Materials provided:

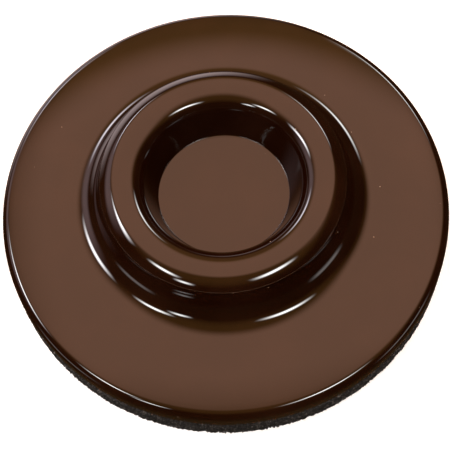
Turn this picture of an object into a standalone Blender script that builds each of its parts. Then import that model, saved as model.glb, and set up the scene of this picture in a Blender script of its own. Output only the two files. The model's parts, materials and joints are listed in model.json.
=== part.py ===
"""Caster cup: a domed brown moulding on an adhesive disc and a pad of bonded rubber crumb.

The frame's origin is the centre of the pad's underside, with +Z up along the axis of
symmetry. All sizes are in metres and all slopes in degrees, where 0 is level, 90 falls
straight down outwards, and a negative slope falls towards the axis.
"""

from math import cos, pi, radians, sin, tan

import bmesh
import bpy

# ---------------------------------------------------------------- driving sizes

# Pad and adhesive
PAD_OVERHANG = 0.0003  # how far the pad's crumb stands out past the rim
PAD_THICKNESS = 0.0110
ADHESIVE_THICKNESS = 0.0005
FACE_GAP = 0.0003  # between pieces that lie on each other
ADHESIVE_SIDE_GAP = 0.0005  # from the adhesive's edge to the inside of the rim

# Moulding, from the outside in
CUP_RADIUS = 0.0850
SHELL_WALL = 0.0028
RIM_WALL_HEIGHT = 0.0049  # the upright wall, up to the rolled edge
EDGE_RADIUS = 0.0040
BRIM_CROWN_RADIUS = 0.1385
BRIM_OUTER_SLOPE = 10.5
BRIM_INNER_SLOPE = 0.6
COVE_RADIUS = 0.0115
COVE_END_SLOPE = 60.0
COVE_WALL_RADIUS = 0.0206  # the cove opens out into the ring's nearly upright side
COVE_TOP_SLOPE = 88.8
RING_LEDGE = 0.0003  # the parting line's step, between the cove and the shoulder
SHOULDER_RADIUS = 0.0129
SHOULDER_END_SLOPE = 47.0
CREST_RADIUS = 0.0040  # the tighter turn from the shoulder onto the ring's top
CREST_SLOPE = 24.0
RING_OUTER_SLOPE = 6.0
RING_INNER_SLOPE = -10.8
RING_OUTER_RADIUS = 0.0448
RING_CROWN_RADIUS = 0.0164
LIP_RADIUS = 0.0080
CUP_WALL_SLOPE = -71.0
CUP_DEPTH = 0.0172
FLOOR_FILLET = 0.0006

# Inside the shell, the corner under the ring's ledge is trimmed to these slopes
SHOULDER_TRIM = 39.0
COVE_TRIM = 84.0

# Ribs under the shell
RIB_COUNT = 8
RIB_WALL = 0.0022
SUPPORT_RADIUS = 0.0200

# Mesh fineness
TURN_STEPS = 64
OUTSIDE_FINENESS = 1.0
INSIDE_FINENESS = 0.5

# ---------------------------------------------------------------- sizes that follow

RIM_BOTTOM = PAD_THICKNESS + FACE_GAP
ADHESIVE_TOP = RIM_BOTTOM + ADHESIVE_THICKNESS
RIB_BOTTOM = ADHESIVE_TOP + FACE_GAP
ADHESIVE_RADIUS = CUP_RADIUS - SHELL_WALL - ADHESIVE_SIDE_GAP
PAD_RADIUS = CUP_RADIUS + PAD_OVERHANG


# ---------------------------------------------------------------- the turned outline

def on_arc(centre, radius, slope):
    """The point of a convex arc where its surface has this slope.

    A hollow arc takes a negative radius, with its centre above the surface.
    """
    return (centre[0] + radius * sin(radians(slope)), centre[1] + radius * cos(radians(slope)))


def arc(centre, radius, first, last, steps):
    """Points along an arc from one slope to another, both ends included."""
    return [on_arc(centre, radius, first + (last - first) * i / steps) for i in range(steps + 1)]


def centre_from(point, radius, slope):
    """The centre of the arc that passes through a point with this slope."""
    return (point[0] - radius * sin(radians(slope)), point[1] - radius * cos(radians(slope)))


def outline_centres():
    """Arc centres from the rim to the cup floor, each tangent to the one before it."""
    edge = (CUP_RADIUS - EDGE_RADIUS, RIM_BOTTOM + RIM_WALL_HEIGHT)
    brim_end = on_arc(edge, EDGE_RADIUS, BRIM_OUTER_SLOPE)
    brim = centre_from(brim_end, BRIM_CROWN_RADIUS, BRIM_OUTER_SLOPE)
    # The cove's top lies on the ring's outer radius, which fixes how far the brim runs in.
    wall_x = RING_OUTER_RADIUS + COVE_WALL_RADIUS * sin(radians(COVE_TOP_SLOPE))
    cove_end_x = wall_x - COVE_WALL_RADIUS * sin(radians(COVE_END_SLOPE))
    cove_x = cove_end_x + COVE_RADIUS * sin(radians(COVE_END_SLOPE))
    foot_x = cove_x - COVE_RADIUS * sin(radians(BRIM_INNER_SLOPE))
    brim_start = on_arc(brim, BRIM_CROWN_RADIUS, BRIM_INNER_SLOPE)
    # A short straight run joins the brim's crown to the foot of the cove at the same slope.
    foot = (foot_x, brim_start[1] + (brim_start[0] - foot_x) * tan(radians(BRIM_INNER_SLOPE)))
    cove = centre_from(foot, -COVE_RADIUS, BRIM_INNER_SLOPE)
    cove_end = on_arc(cove, -COVE_RADIUS, COVE_END_SLOPE)
    cove_wall = centre_from(cove_end, -COVE_WALL_RADIUS, COVE_END_SLOPE)
    cove_top = on_arc(cove_wall, -COVE_WALL_RADIUS, COVE_TOP_SLOPE)
    shoulder_end = (cove_top[0] + RING_LEDGE, cove_top[1] + RING_LEDGE)
    shoulder = centre_from(shoulder_end, SHOULDER_RADIUS, SHOULDER_END_SLOPE)
    crest = centre_from(on_arc(shoulder, SHOULDER_RADIUS, CREST_SLOPE), CREST_RADIUS, CREST_SLOPE)
    crown_end = on_arc(crest, CREST_RADIUS, RING_OUTER_SLOPE)
    crown = centre_from(crown_end, RING_CROWN_RADIUS, RING_OUTER_SLOPE)
    lip_start = on_arc(crown, RING_CROWN_RADIUS, RING_INNER_SLOPE)
    lip = centre_from(lip_start, LIP_RADIUS, RING_INNER_SLOPE)
    floor_z = crown[1] + RING_CROWN_RADIUS - CUP_DEPTH
    # The straight cup wall runs down from the lip until it meets the floor's fillet.
    wall_top = on_arc(lip, LIP_RADIUS, CUP_WALL_SLOPE)
    fillet_z = floor_z + FLOOR_FILLET
    fillet_drop = fillet_z - FLOOR_FILLET * cos(radians(CUP_WALL_SLOPE))
    wall_run = (wall_top[1] - fillet_drop) / tan(radians(-CUP_WALL_SLOPE))
    fillet = (wall_top[0] - wall_run + FLOOR_FILLET * sin(radians(CUP_WALL_SLOPE)), fillet_z)
    return {
        "edge": edge, "brim": brim, "cove": cove, "cove_wall": cove_wall,
        "shoulder": shoulder, "crest": crest, "crown": crown, "lip": lip, "fillet": fillet,
    }


def surface(depth, shoulder_slope, cove_slope, fineness):
    """The moulding's outline, a given depth under its top face, from the rim to the axis.

    The last slope kept on the shoulder and on the cove can be less than the full one, which
    trims the corner between them where the outline runs inside it.
    """
    at = outline_centres()

    def bend(name, radius, first, last, steps):
        return arc(at[name], radius - depth, first, last, max(1, round(steps * fineness)))

    points = bend("edge", EDGE_RADIUS, 90, BRIM_OUTER_SLOPE, 6)
    points += bend("brim", BRIM_CROWN_RADIUS, BRIM_OUTER_SLOPE, BRIM_INNER_SLOPE, 4)[1:]
    points += bend("cove", -COVE_RADIUS, BRIM_INNER_SLOPE, COVE_END_SLOPE, 6)
    points += bend("cove_wall", -COVE_WALL_RADIUS, COVE_END_SLOPE, cove_slope, 3)[1:]
    points += bend("shoulder", SHOULDER_RADIUS, shoulder_slope, CREST_SLOPE, 3)
    points += bend("crest", CREST_RADIUS, CREST_SLOPE, RING_OUTER_SLOPE, 2)[1:]
    points += bend("crown", RING_CROWN_RADIUS, RING_OUTER_SLOPE, RING_INNER_SLOPE, 2)[1:]
    points += bend("lip", LIP_RADIUS, RING_INNER_SLOPE, CUP_WALL_SLOPE, 6)[1:]
    points += bend("fillet", -FLOOR_FILLET, CUP_WALL_SLOPE, 0, 4)
    points.append((0.0, points[-1][1]))
    return points


# ---------------------------------------------------------------- mesh helpers

def clear_scene():
    for old in list(bpy.data.objects):
        bpy.data.objects.remove(old, do_unlink=True)


def material(name, colour, roughness):
    made = bpy.data.materials.new(name)
    made.use_nodes = True
    shader = made.node_tree.nodes["Principled BSDF"]
    shader.inputs["Base Color"].default_value = (*colour, 1.0)
    shader.inputs["Roughness"].default_value = roughness
    shader.inputs["Metallic"].default_value = 0.0
    return made


def finish(name, bm, look=None):
    """Turn a bmesh into a scene object, smooth where its faces nearly line up."""
    bmesh.ops.recalc_face_normals(bm, faces=bm.faces)
    mesh = bpy.data.meshes.new(name)
    bm.to_mesh(mesh)
    bm.free()
    mesh.shade_smooth()
    mesh.set_sharp_from_angle(angle=radians(35))
    made = bpy.data.objects.new(name, mesh)
    bpy.context.scene.collection.objects.link(made)
    if look:
        mesh.materials.append(look)
    return made


def turned(points):
    """Spin a closed outline round Z; points on the axis become poles."""
    bm = bmesh.new()
    verts = [bm.verts.new((x, 0.0, z)) for x, z in points]
    edges = [bm.edges.new((a, b)) for a, b in zip(verts, verts[1:])]
    if points[0][0] > 0.0:
        edges.append(bm.edges.new((verts[-1], verts[0])))
    bmesh.ops.spin(
        bm, geom=verts + edges, cent=(0, 0, 0), axis=(0, 0, 1),
        angle=2 * pi, steps=TURN_STEPS, use_merge=True,
    )
    bmesh.ops.remove_doubles(bm, verts=bm.verts, dist=0.00001)
    return bm


def cutter(made):
    made.hide_render = True
    made.display_type = "WIRE"
    return made


# ---------------------------------------------------------------- pieces

def build_pad():
    """The pad is cut from sheet, so its edge is square."""
    outline = [(0.0, PAD_THICKNESS), (PAD_RADIUS, PAD_THICKNESS), (PAD_RADIUS, 0.0), (0.0, 0.0)]
    finish("rubber_pad", turned(outline), material("rubber_crumb", (0.020, 0.017, 0.016), 0.85))


def build_adhesive():
    """A thin sheet that fills the step inside the rim."""
    outline = [
        (0.0, ADHESIVE_TOP), (ADHESIVE_RADIUS, ADHESIVE_TOP),
        (ADHESIVE_RADIUS, RIM_BOTTOM), (0.0, RIM_BOTTOM),
    ]
    finish("adhesive_disc", turned(outline), material("adhesive_film", (0.62, 0.56, 0.42), 0.5))


def build_ribs():
    """Radial webs and a round support wall, with their tops buried halfway into the shell."""
    middle = SHELL_WALL / 2
    crest = surface(middle, SHOULDER_TRIM, COVE_TRIM, INSIDE_FINENESS)
    floor_middle = crest.pop()[1]
    outline = [(SUPPORT_RADIUS, RIB_BOTTOM), (CUP_RADIUS - middle, RIB_BOTTOM)] + crest
    outline.append((SUPPORT_RADIUS, floor_middle))
    webs = bmesh.new()
    for i in range(RIB_COUNT):
        turn = 2 * pi * (i + 0.5) / RIB_COUNT
        along = (cos(turn), sin(turn))
        near = [
            webs.verts.new((x * along[0] + RIB_WALL / 2 * along[1], x * along[1] - RIB_WALL / 2 * along[0], z))
            for x, z in outline
        ]
        face = webs.faces.new(near)
        grown = bmesh.ops.extrude_face_region(webs, geom=[face])
        moved = [v for v in grown["geom"] if isinstance(v, bmesh.types.BMVert)]
        bmesh.ops.translate(webs, verts=moved, vec=(-RIB_WALL * along[1], RIB_WALL * along[0], 0.0))
    half = RIB_WALL / 2
    wall = [
        (SUPPORT_RADIUS + half, floor_middle), (SUPPORT_RADIUS + half, RIB_BOTTOM),
        (SUPPORT_RADIUS - half, RIB_BOTTOM), (SUPPORT_RADIUS - half, floor_middle),
    ]
    return cutter(finish("rib_webs", webs)), cutter(finish("support_wall", turned(wall)))


def build_cup():
    """The moulding: its top face, its rim, and the inside of the shell, joined to the ribs."""
    top = surface(0.0, SHOULDER_END_SLOPE, COVE_TOP_SLOPE, OUTSIDE_FINENESS)
    inside = surface(SHELL_WALL, SHOULDER_TRIM, COVE_TRIM, INSIDE_FINENESS)
    rim = [(CUP_RADIUS - SHELL_WALL, RIM_BOTTOM), (CUP_RADIUS, RIM_BOTTOM)]
    outline = list(reversed(inside)) + rim + top
    cup = finish("moulded_cup", turned(outline), material("brown_plastic", (0.085, 0.027, 0.008), 0.12))
    for piece in build_ribs():
        joined = cup.modifiers.new(piece.name, "BOOLEAN")
        joined.operation = "UNION"
        joined.solver = "EXACT"
        joined.object = piece


clear_scene()
build_pad()
build_adhesive()
build_cup()
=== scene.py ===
"""A brown caster cup on its pad of bonded rubber crumb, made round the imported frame.

Metres, +Z up, with the origin at the centre of the pad's underside. The pieces come in the
order in which they are put together, from the floor up. A slope is in degrees: 0 is level,
90 falls straight down outwards, and a negative slope falls towards the axis.
"""

import json
from math import cos, pi, radians, sin

import bmesh
import bpy
from mathutils import Matrix, Vector, noise


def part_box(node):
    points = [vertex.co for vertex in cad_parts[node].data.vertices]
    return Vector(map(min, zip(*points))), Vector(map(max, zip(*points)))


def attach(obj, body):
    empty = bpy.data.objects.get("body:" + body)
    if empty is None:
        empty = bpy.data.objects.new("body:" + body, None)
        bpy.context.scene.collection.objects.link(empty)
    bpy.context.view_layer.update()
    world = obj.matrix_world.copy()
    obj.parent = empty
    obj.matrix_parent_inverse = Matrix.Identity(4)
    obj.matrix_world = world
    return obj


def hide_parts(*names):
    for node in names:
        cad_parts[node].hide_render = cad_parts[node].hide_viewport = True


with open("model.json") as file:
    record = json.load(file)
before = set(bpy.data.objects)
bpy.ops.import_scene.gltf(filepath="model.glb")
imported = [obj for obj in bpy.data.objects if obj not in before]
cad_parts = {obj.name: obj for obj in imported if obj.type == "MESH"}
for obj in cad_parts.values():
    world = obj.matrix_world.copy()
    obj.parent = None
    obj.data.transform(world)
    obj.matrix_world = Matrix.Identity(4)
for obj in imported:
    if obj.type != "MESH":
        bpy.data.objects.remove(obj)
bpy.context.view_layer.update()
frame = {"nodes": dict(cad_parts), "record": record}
mounts = {m["name"]: m for m in frame["record"]["mounts"]}
FLOOR_Z = mounts["pad_underside"]["pos_m"][2]
MM = 0.001

# ------------------------------------------------------------------ rubber pad
# A disc of black tyre crumb, bonded under pressure and cut from sheet. It stands
# under the moulding to grip the floor and to keep the piano's hum out of it. Its cut
# edge shows the crumb: rounded grains of about a millimetre, with gaps between them.
PAD_LOW, PAD_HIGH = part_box("rubber_pad")
PAD_RADIUS = PAD_HIGH.x
PAD_EDGE_STEPS = 34
PAD_TURN_STEPS = 1800
CRUMB = 1.00 * MM
CRUMB_DEPTH = 0.85 * MM
LUMP = 1.9 * MM
LUMP_DEPTH = 0.55 * MM
CRACK_NARROWNESS = 2.6
CRACK_POWER = 1.5
ROUGH_BAND = 1.5 * MM  # how far in from the cut edge the crumb still moves
CORNER_BAND = 0.4 * MM
CORNER_SAG = 0.3
CAP_RINGS = (0.35 * MM, 0.35 * MM, 0.5 * MM, 1.0 * MM)


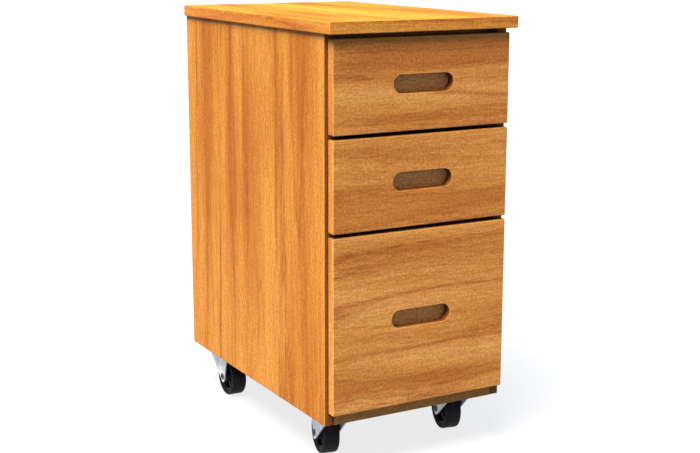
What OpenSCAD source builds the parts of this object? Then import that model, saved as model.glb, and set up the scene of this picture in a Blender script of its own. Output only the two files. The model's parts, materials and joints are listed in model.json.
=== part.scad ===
// Rolling pedestal cabinet: a wooden case on four swivel casters, with two box drawers over a file drawer.
// The origin is on the floor under the middle of the top. +Z is up, the drawers face -Y, and +X is the
// right-hand side seen from the front. Millimetres.

/* [Case] */
// Width over the two side panels
case_w = 350; // [330:1:400]
// Depth of the side panels, front edge to back edge
case_d = 555; // [540:1:620]
// Height of the side panels
case_h = 649; // [630:1:720]
// Thickness of the case boards under the top
board = 18; // [16:0.5:20]
// Thickness of the top
top_t = 20; // [17:0.5:25]
// How far the top stands out past each side
top_side_lip = 4.5; // [0:0.5:12]
// How far the top stands out past the front edges of the sides
top_front_lip = 27; // [20:0.5:40]
// Thickness of the back panel, which lies in a rebate
back_t = 6; // [4:0.5:8]
// Width of the chamfer that eases the visible edges
ease = 0.8; // [0.4:0.1:1.5]

/* [Drawer fronts] */
// Height of the upper and of the middle front
small_front_h = 153; // [140:1:170]
// Thickness of a front
front_t = 17; // [15:0.5:20]
// Air between a closed front and the edges of the side panels
front_standoff = 1; // [0.5:0.1:3]
// Width of side panel edge left showing beside a front
side_reveal = 6; // [2:0.5:10]
// Gap between two fronts
front_gap = 6.5; // [3:0.5:8]
// Gap between the upper front and the top
top_gap = 7.5; // [4:0.5:10]
// Height of bottom panel edge left showing under the lower front
bottom_reveal = 21.5; // [2:0.5:24]
// Width of the finger slot
slot_w = 114; // [80:1:140]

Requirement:
Quote word for word every line from the one that has "rim = [(CUP_RADIUS" through the one that has "the imported frame.".

Task solution:
    rim = [(CUP_RADIUS - SHELL_WALL, RIM_BOTTOM), (CUP_RADIUS, RIM_BOTTOM)]
    outline = list(reversed(inside)) + rim + top
    cup = finish("moulded_cup", turned(outline), material("brown_plastic", (0.085, 0.027, 0.008), 0.12))
    for piece in build_ribs():
        joined = cup.modifiers.new(piece.name, "BOOLEAN")
        joined.operation = "UNION"
        joined.solver = "EXACT"
        joined.object = piece


clear_scene()
build_pad()
build_adhesive()
build_cup()
=== scene.py ===
"""A brown caster cup on its pad of bonded rubber crumb, made round the imported frame.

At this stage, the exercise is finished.